He steers his twenty-foot Privateer toward a bright blue Styrofoam buoy bobbing in the water, cuts the outboard to idle, and leans over the side to snag the marker with a boat hook. The float is connected by twenty-four feet of nylon line to a wire-mesh cube resting on the bottom, eight feet down. He pulls in the line hand over hand until the crab pot breaks the surface, then lifts it aboard. Why it’s called a pot is anyone’s guess—it’s more a cage—but by any name, it works: A half-dozen crabs crouch inside. He springs open the pot’s top, shakes the crabs out onto a wooden tray, refastens the top, and tosses the pot overboard. With a tap on the throttle we ease toward another buoy, thirty yards away.

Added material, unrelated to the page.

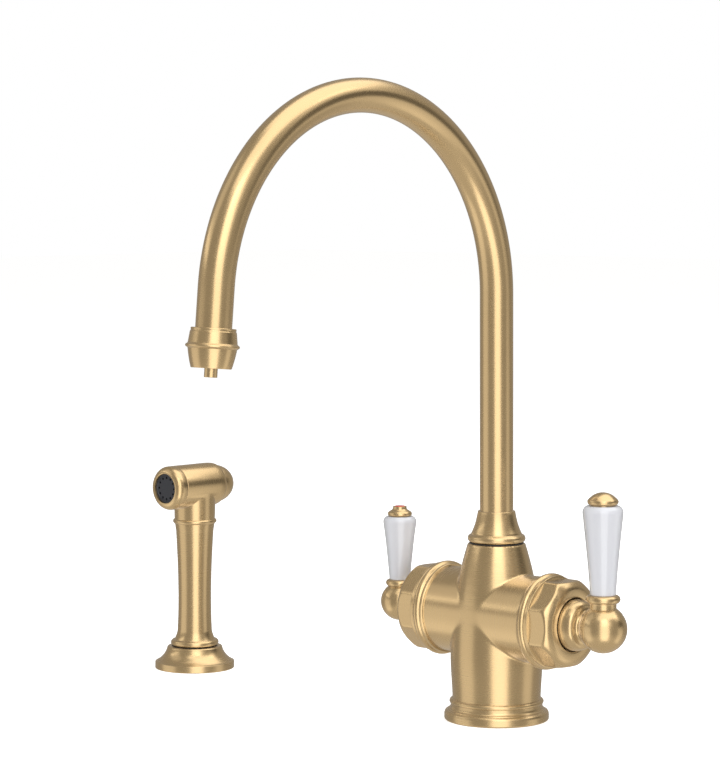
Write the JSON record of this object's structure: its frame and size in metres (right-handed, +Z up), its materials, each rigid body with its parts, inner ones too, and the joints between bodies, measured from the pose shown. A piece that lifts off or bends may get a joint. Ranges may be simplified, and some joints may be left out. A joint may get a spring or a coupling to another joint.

Well into the twentieth century, the island’s relentless wear seemed to provoke little concern on Tangier Island. Not so today: Its 481 inhabitants now fret that the end times are near, and Ooker Eskridge is more preoccupied with the dilemma than most. For eight years he’s served as their mayor. He’s read the reports about what’s happening to his island, has discussed what it means with government officials and scientists. All affirm what he has seen for himself, the anecdotal evidence he gathers every day of crabbing season. “I had a pot hung up on a tree stump yesterday,” he tells me. He’s armored against the cold with a hoodie and jeans stuffed into oilskins, or waterproof overalls. “I pulled and pulled and finally got it loose, and when it came up it had a piece of tree root stuck to it.”
In the fifteen seconds before the boat reaches the next float, he culls the catch, tossing an undersized crab overboard. One of the others is a mature male, or jimmy. Its shell, or carapace, is six inches across. He tosses it into a wooden bushel basket reserved for “number ones”—the biggest jimmies, laden with meat and the standard at picnics and crab boils. The remaining four crabs are mature females with bulbous orange egg masses ballooning from their bellies. Any mature female is called a sook; in this condition they’re busted sooks, sponge crabs, or lemons. Ooker tosses the four expectant mothers into a second basket.